— Start EXTRACTED INFORMATION —
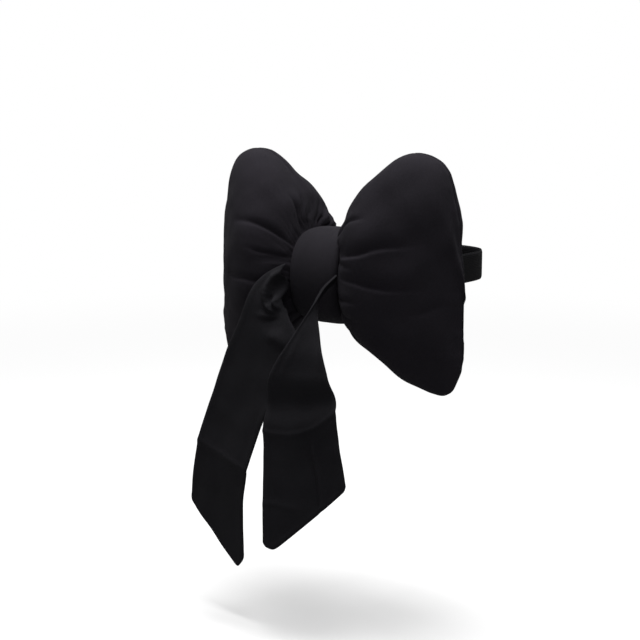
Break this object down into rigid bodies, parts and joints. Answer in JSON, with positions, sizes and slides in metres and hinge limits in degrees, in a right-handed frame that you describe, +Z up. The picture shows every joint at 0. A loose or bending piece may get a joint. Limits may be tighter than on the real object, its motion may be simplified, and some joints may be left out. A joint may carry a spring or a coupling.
{
  "type": "car neck pillow",
  "caption": "Black stuffed neck pillow in the shape of a bow, with a knot band, ribbon tails with slanted ends and an elastic strap at the back.",
  "frame": {"origin": "middle of the knot, in the plane of the seam that joins the cushion's front and back panels", "axes": "+Z up along the knot, +X across the bow to the viewer's right, +Y from the bow's front to its back"},
  "size_m": [0.28, 0.2243, 0.4002],
  "materials": {
    "cushion_cloth": "matte plain weave",
    "band_cloth": "matte plain weave",
    "tail_cloth": "soft sheen plain weave",
    "strap_elastic": "matte ribbed elastic"
  },
  "bodies": {
    "root": {"bow_cushion": "cushion_cloth", "knot_band": "band_cloth", "left_tail": "tail_cloth", "right_tail": "tail_cloth", "back_strap": "strap_elastic"}
  },
  "joints": []
}
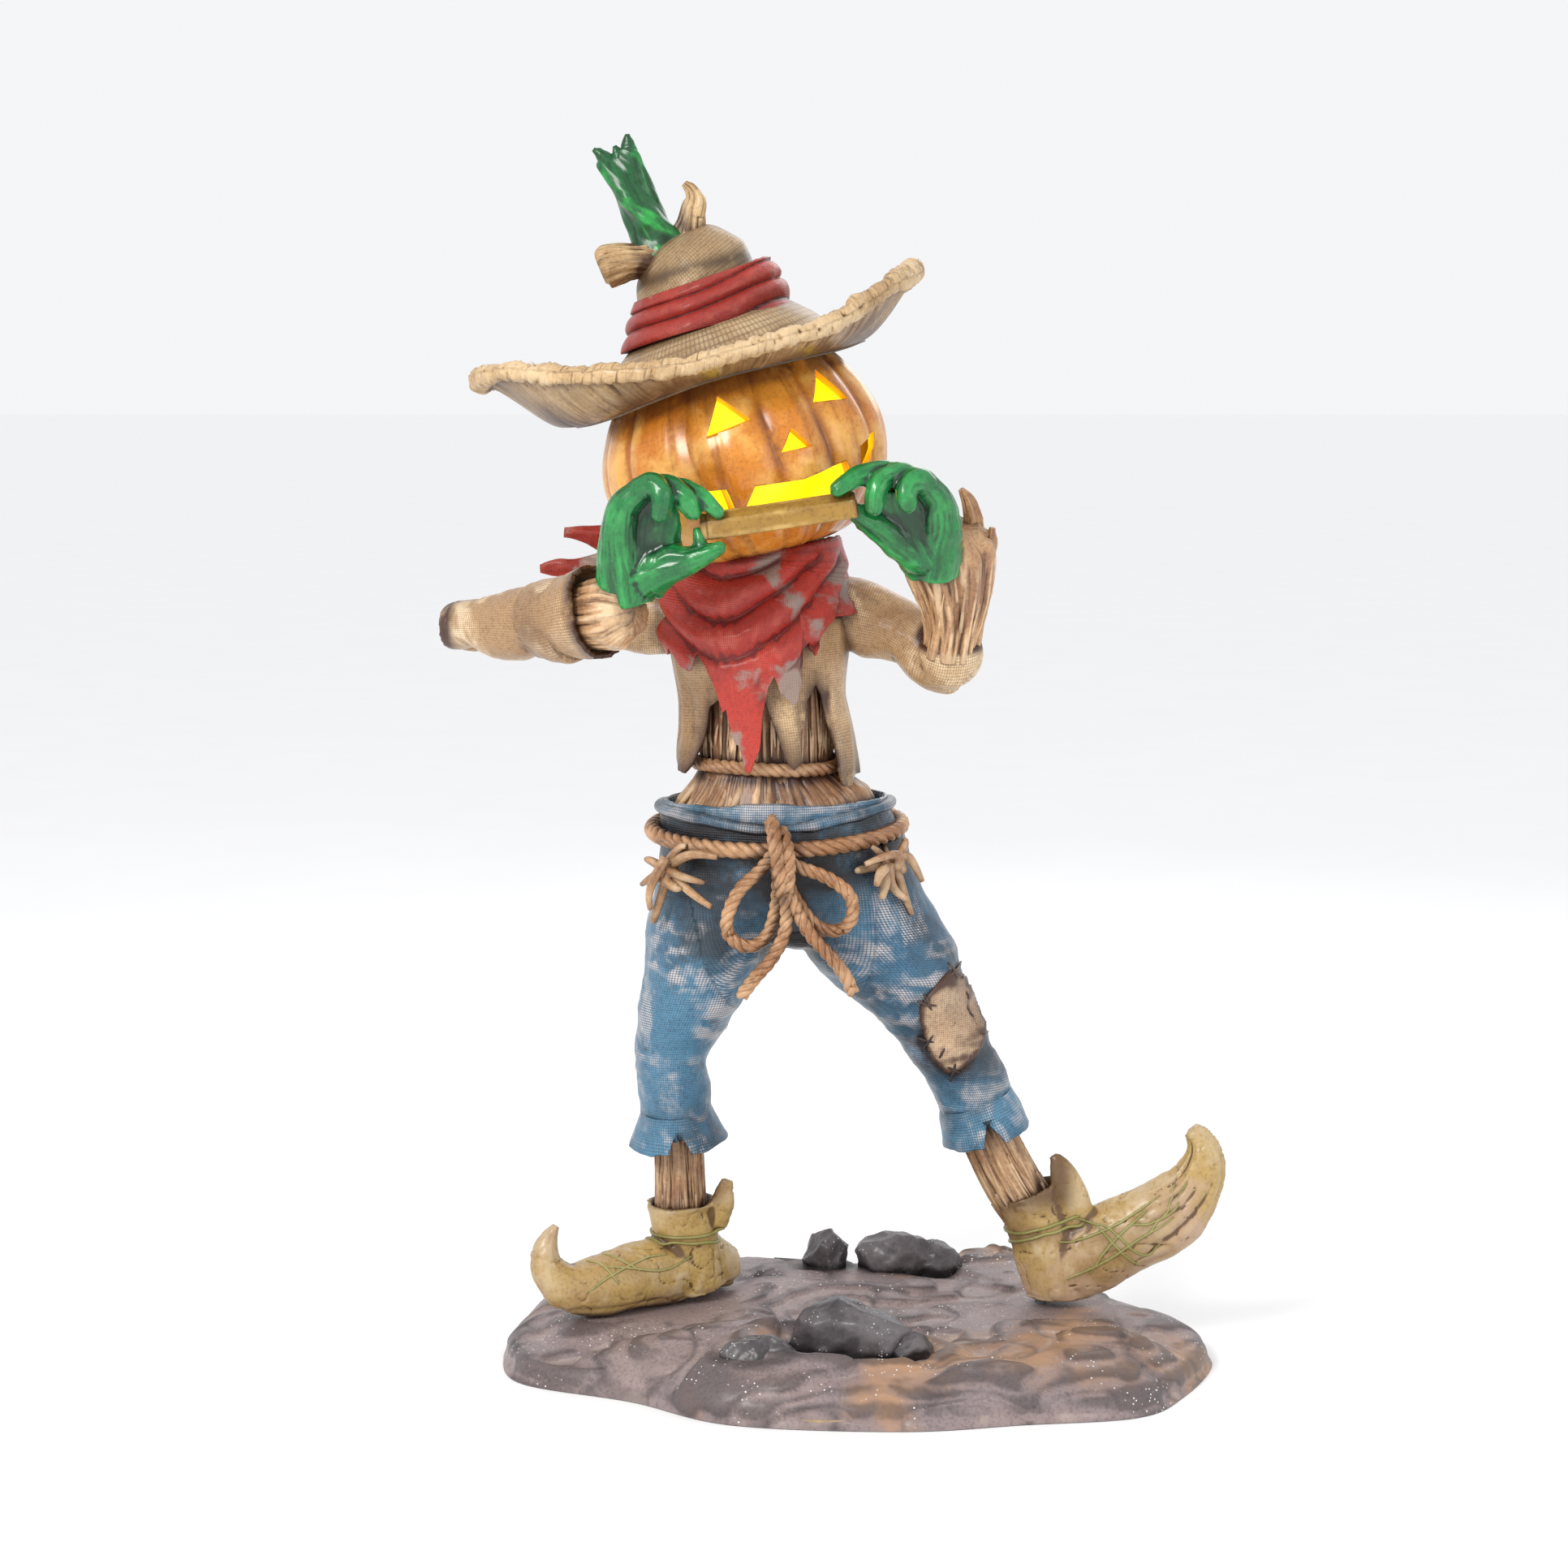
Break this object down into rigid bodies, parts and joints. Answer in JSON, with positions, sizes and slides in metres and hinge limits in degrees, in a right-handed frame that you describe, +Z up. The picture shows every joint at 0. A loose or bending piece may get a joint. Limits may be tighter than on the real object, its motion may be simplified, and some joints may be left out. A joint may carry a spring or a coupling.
{
  "type": "lit scarecrow figure",
  "caption": "Life-size moulded scarecrow with a lit pumpkin head and a straw hat, striding on a rock base and playing a mouth organ; the hat lifts off to reach the lamp.",
  "frame": {"origin": "on the underside of the base, under the middle of its width", "axes": "+Z up; the figure faces -Y, so its right hand is on the -X side"},
  "size_m": [1.0915, 0.7225, 1.7008],
  "materials": {
    "ground": "moulded rock texture, mauve-brown with dark cracks, semi-gloss varnish",
    "stone": "dark painted rock, semi-gloss varnish",
    "board": "raw birch plywood",
    "frame_steel": "grey primer",
    "bolt_steel": "zinc plated",
    "black_plastic": "fine matt",
    "rocker": "gloss red",
    "wire": "matt black sheath",
    "holder": "unglazed porcelain",
    "lamp_cap": "threaded",
    "lamp_glass": "frosted",
    "straw": "straw strands moulded in relief, brown in the grooves, gloss varnish",
    "hat_straw": "straw strands moulded in relief, gloss varnish",
    "shoe": "ochre, brown in the seams, gloss varnish",
    "denim": "woven texture, washed blue with pale worn streaks, gloss varnish",
    "patch": "coarse weave, gloss varnish",
    "stitch": "dark brown",
    "rope": "twisted strands moulded in relief, gloss varnish",
    "burlap": "coarse sacking weave, gloss varnish",
    "neckerchief": "fine weave, brick red with worn grey-brown patches, gloss varnish",
    "hand": "gloss green, darker in the creases",
    "mouth_organ": "gold-brown, gloss varnish",
    "pumpkin": "orange with brown grooves, gloss varnish",
    "light_liner": "translucent yellow diffuser, lit from behind",
    "hat": "coarse sacking weave with a frayed straw edge, gloss varnish",
    "hat_band": "ribbed, brick red with grey worn streaks",
    "stem": "gloss green with dark grooves"
  },
  "bodies": {
    "figure": {"base_board": "board", "base_shell": "ground", "front_stones": "stone", "rear_stones": "stone", "foot_bar": "frame_steel", "foot_bolts": "bolt_steel", "hip_plate": "frame_steel", "left_leg_bar": "frame_steel", "right_leg_bar": "frame_steel", "left_arm_bar": "frame_steel", "right_arm_bar": "frame_steel", "spine_bar": "frame_steel", "head_plate": "frame_steel", "head_screws": "bolt_steel", "inlet_tray": "black_plastic", "cable_gland": "black_plastic", "switch_frame": "black_plastic", "lamp_wire": "wire", "lamp_holder": "holder", "right_shank": "straw", "left_shank": "straw", "straw_torso": "straw", "right_forearm": "straw", "left_forearm": "straw", "right_pocket_straw": "straw", "left_pocket_straw": "straw", "right_shoe": "shoe", "left_shoe": "shoe", "trouser_hips": "denim", "trouser_right_leg": "denim", "trouser_left_leg": "denim", "knee_patch": "patch", "patch_stitches": "stitch", "belt_rope": "rope", "belt_knot": "rope", "right_bow_loop": "rope", "left_bow_loop": "rope", "right_bow_tail": "rope", "left_bow_tail": "rope", "waist_rope": "rope", "shirt": "burlap", "right_upper_sleeve": "burlap", "right_lower_sleeve": "burlap", "left_sleeve": "burlap", "neckerchief": "neckerchief", "scarf_tails": "neckerchief", "right_hand": "hand", "left_hand": "hand", "harmonica": "mouth_organ", "pumpkin_head": "pumpkin", "light_liner": "light_liner"},
    "hat": {"hat": "hat", "hat_band": "hat_band", "hat_stem": "stem", "hat_tuft": "hat_straw", "lid_ring": "black_plastic"},
    "lamp": {"lamp_cap": "lamp_cap", "lamp_globe": "lamp_glass"},
    "rocker": {"switch_rocker": "rocker"}
  },
  "joints": [
    {"name": "hat_lift", "type": "slide", "parent": "figure", "child": "hat", "axis": [-0.2588, 0, 0.9659], "range_m": [0, 0.25]},
    {"name": "lamp_pull", "type": "slide", "parent": "figure", "child": "lamp", "axis": [-0.2588, 0, 0.9659], "range_m": [0, 0.04]},
    {"name": "rocker_tilt", "type": "hinge", "parent": "figure", "child": "rocker", "pos_m": [-0.034, 0.313, 0.028], "axis": [0, 0, 1], "range_deg": [-16, 0]}
  ]
}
— End EXTRACTED INFORMATION —
> [SHORT EXERCISE] Copy out the whole listing exactly; please set it all down.

> [SOLUTION FOR THIS PROBLEM]
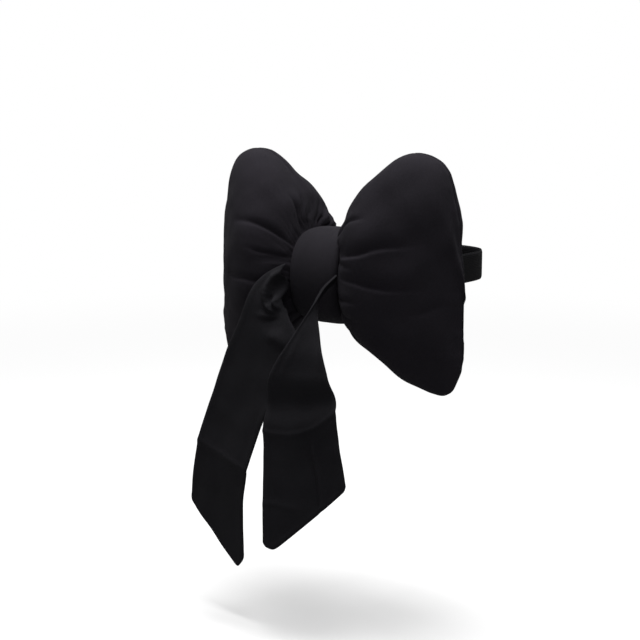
Break this object down into rigid bodies, parts and joints. Answer in JSON, with positions, sizes and slides in metres and hinge limits in degrees, in a right-handed frame that you describe, +Z up. The picture shows every joint at 0. A loose or bending piece may get a joint. Limits may be tighter than on the real object, its motion may be simplified, and some joints may be left out. A joint may carry a spring or a coupling.
{
  "type": "car neck pillow",
  "caption": "Black stuffed neck pillow in the shape of a bow, with a knot band, ribbon tails with slanted ends and an elastic strap at the back.",
  "frame": {"origin": "middle of the knot, in the plane of the seam that joins the cushion's front and back panels", "axes": "+Z up along the knot, +X across the bow to the viewer's right, +Y from the bow's front to its back"},
  "size_m": [0.28, 0.2243, 0.4002],
  "materials": {
    "cushion_cloth": "matte plain weave",
    "band_cloth": "matte plain weave",
    "tail_cloth": "soft sheen plain weave",
    "strap_elastic": "matte ribbed elastic"
  },
  "bodies": {
    "root": {"bow_cushion": "cushion_cloth", "knot_band": "band_cloth", "left_tail": "tail_cloth", "right_tail": "tail_cloth", "back_strap": "strap_elastic"}
  },
  "joints": []
}
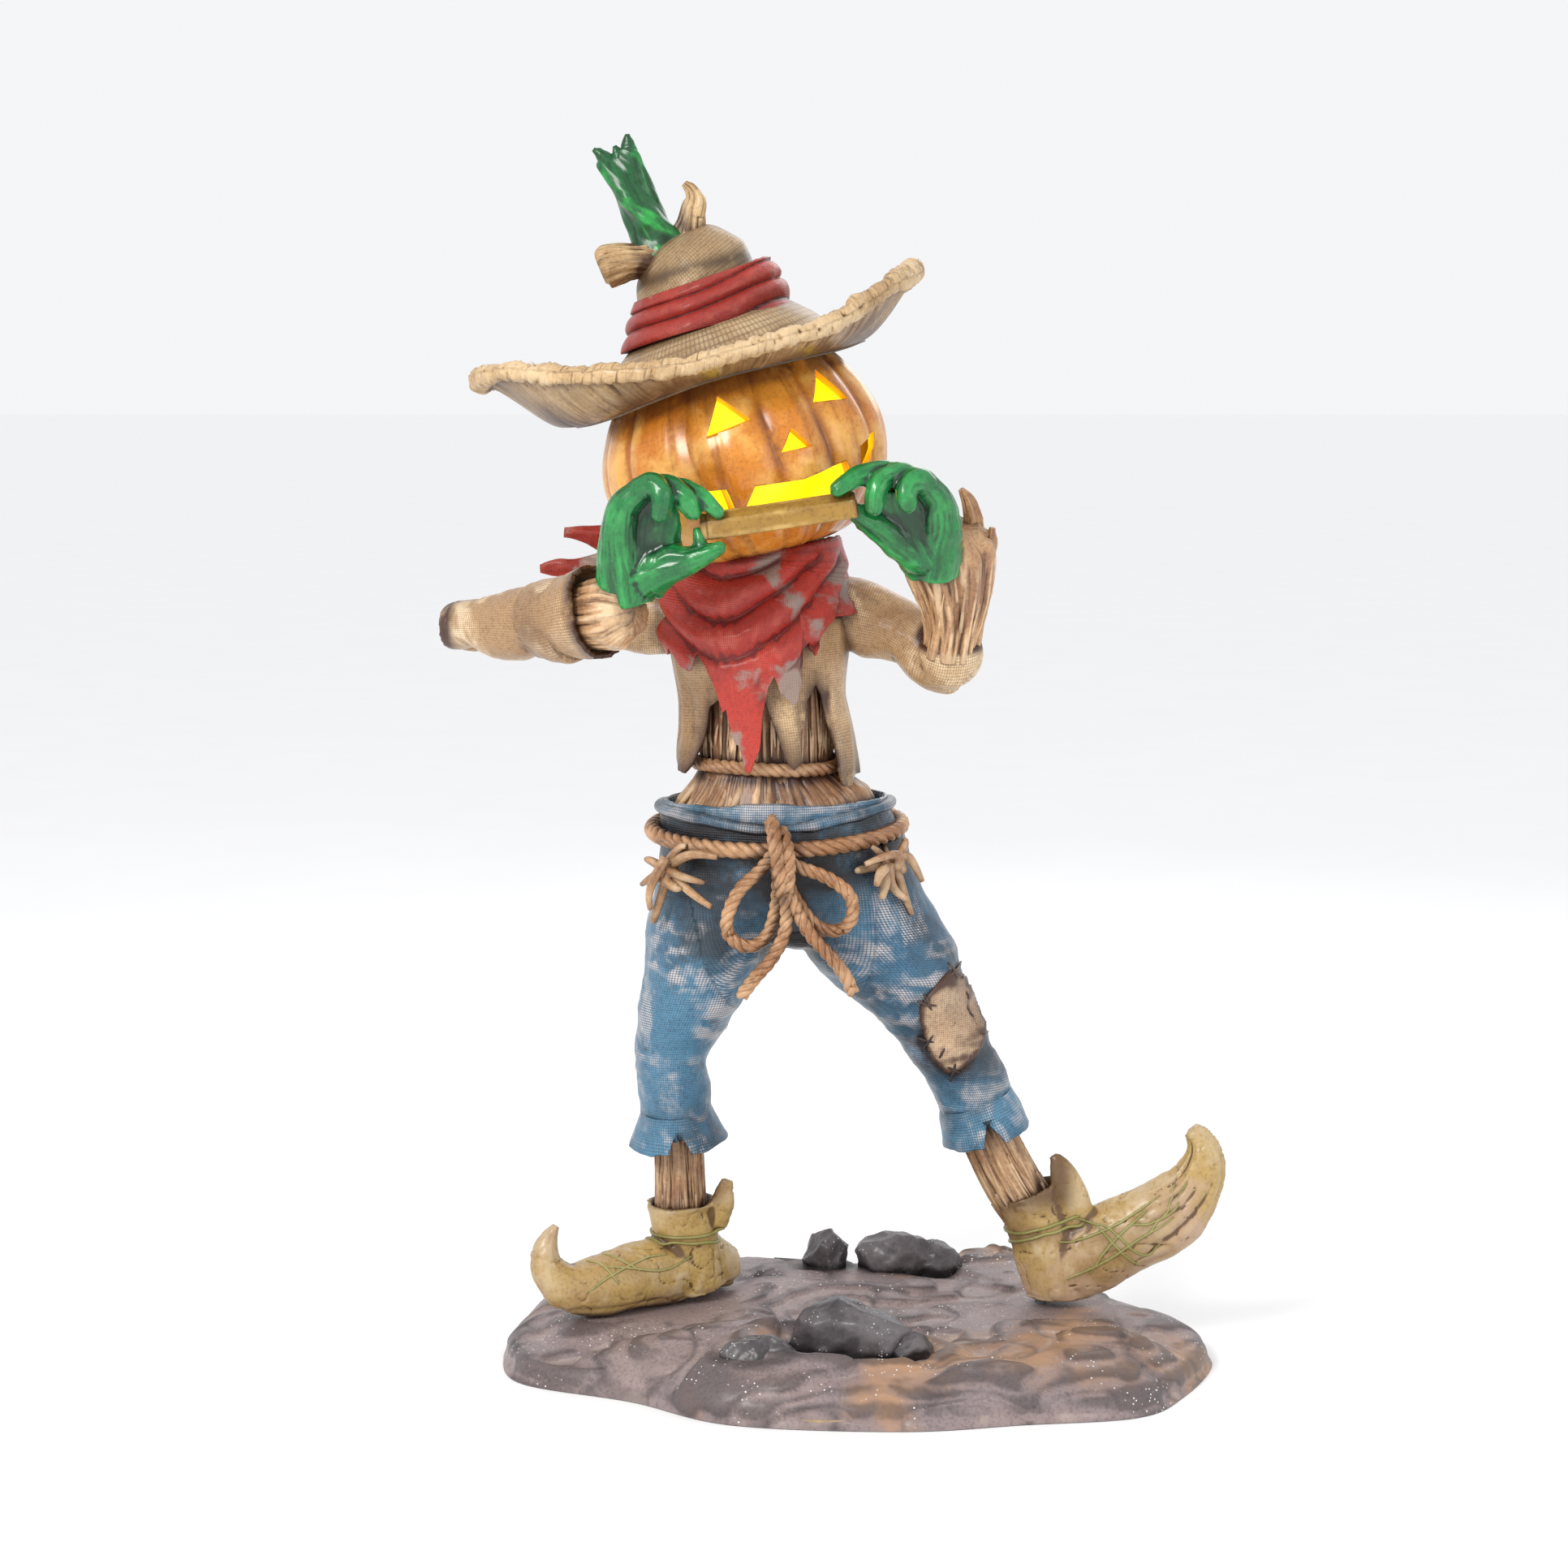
Break this object down into rigid bodies, parts and joints. Answer in JSON, with positions, sizes and slides in metres and hinge limits in degrees, in a right-handed frame that you describe, +Z up. The picture shows every joint at 0. A loose or bending piece may get a joint. Limits may be tighter than on the real object, its motion may be simplified, and some joints may be left out. A joint may carry a spring or a coupling.
{
  "type": "lit scarecrow figure",
  "caption": "Life-size moulded scarecrow with a lit pumpkin head and a straw hat, striding on a rock base and playing a mouth organ; the hat lifts off to reach the lamp.",
  "frame": {"origin": "on the underside of the base, under the middle of its width", "axes": "+Z up; the figure faces -Y, so its right hand is on the -X side"},
  "size_m": [1.0915, 0.7225, 1.7008],
  "materials": {
    "ground": "moulded rock texture, mauve-brown with dark cracks, semi-gloss varnish",
    "stone": "dark painted rock, semi-gloss varnish",
    "board": "raw birch plywood",
    "frame_steel": "grey primer",
    "bolt_steel": "zinc plated",
    "black_plastic": "fine matt",
    "rocker": "gloss red",
    "wire": "matt black sheath",
    "holder": "unglazed porcelain",
    "lamp_cap": "threaded",
    "lamp_glass": "frosted",
    "straw": "straw strands moulded in relief, brown in the grooves, gloss varnish",
    "hat_straw": "straw strands moulded in relief, gloss varnish",
    "shoe": "ochre, brown in the seams, gloss varnish",
    "denim": "woven texture, washed blue with pale worn streaks, gloss varnish",
    "patch": "coarse weave, gloss varnish",
    "stitch": "dark brown",
    "rope": "twisted strands moulded in relief, gloss varnish",
    "burlap": "coarse sacking weave, gloss varnish",
    "neckerchief": "fine weave, brick red with worn grey-brown patches, gloss varnish",
    "hand": "gloss green, darker in the creases",
    "mouth_organ": "gold-brown, gloss varnish",
    "pumpkin": "orange with brown grooves, gloss varnish",
    "light_liner": "translucent yellow diffuser, lit from behind",
    "hat": "coarse sacking weave with a frayed straw edge, gloss varnish",
    "hat_band": "ribbed, brick red with grey worn streaks",
    "stem": "gloss green with dark grooves"
  },
  "bodies": {
    "figure": {"base_board": "board", "base_shell": "ground", "front_stones": "stone", "rear_stones": "stone", "foot_bar": "frame_steel", "foot_bolts": "bolt_steel", "hip_plate": "frame_steel", "left_leg_bar": "frame_steel", "right_leg_bar": "frame_steel", "left_arm_bar": "frame_steel", "right_arm_bar": "frame_steel", "spine_bar": "frame_steel", "head_plate": "frame_steel", "head_screws": "bolt_steel", "inlet_tray": "black_plastic", "cable_gland": "black_plastic", "switch_frame": "black_plastic", "lamp_wire": "wire", "lamp_holder": "holder", "right_shank": "straw", "left_shank": "straw", "straw_torso": "straw", "right_forearm": "straw", "left_forearm": "straw", "right_pocket_straw": "straw", "left_pocket_straw": "straw", "right_shoe": "shoe", "left_shoe": "shoe", "trouser_hips": "denim", "trouser_right_leg": "denim", "trouser_left_leg": "denim", "knee_patch": "patch", "patch_stitches": "stitch", "belt_rope": "rope", "belt_knot": "rope", "right_bow_loop": "rope", "left_bow_loop": "rope", "right_bow_tail": "rope", "left_bow_tail": "rope", "waist_rope": "rope", "shirt": "burlap", "right_upper_sleeve": "burlap", "right_lower_sleeve": "burlap", "left_sleeve": "burlap", "neckerchief": "neckerchief", "scarf_tails": "neckerchief", "right_hand": "hand", "left_hand": "hand", "harmonica": "mouth_organ", "pumpkin_head": "pumpkin", "light_liner": "light_liner"},
    "hat": {"hat": "hat", "hat_band": "hat_band", "hat_stem": "stem", "hat_tuft": "hat_straw", "lid_ring": "black_plastic"},
    "lamp": {"lamp_cap": "lamp_cap", "lamp_globe": "lamp_glass"},
    "rocker": {"switch_rocker": "rocker"}
  },
  "joints": [
    {"name": "hat_lift", "type": "slide", "parent": "figure", "child": "hat", "axis": [-0.2588, 0, 0.9659], "range_m": [0, 0.25]},
    {"name": "lamp_pull", "type": "slide", "parent": "figure", "child": "lamp", "axis": [-0.2588, 0, 0.9659], "range_m": [0, 0.04]},
    {"name": "rocker_tilt", "type": "hinge", "parent": "figure", "child": "rocker", "pos_m": [-0.034, 0.313, 0.028], "axis": [0, 0, 1], "range_deg": [-16, 0]}
  ]
}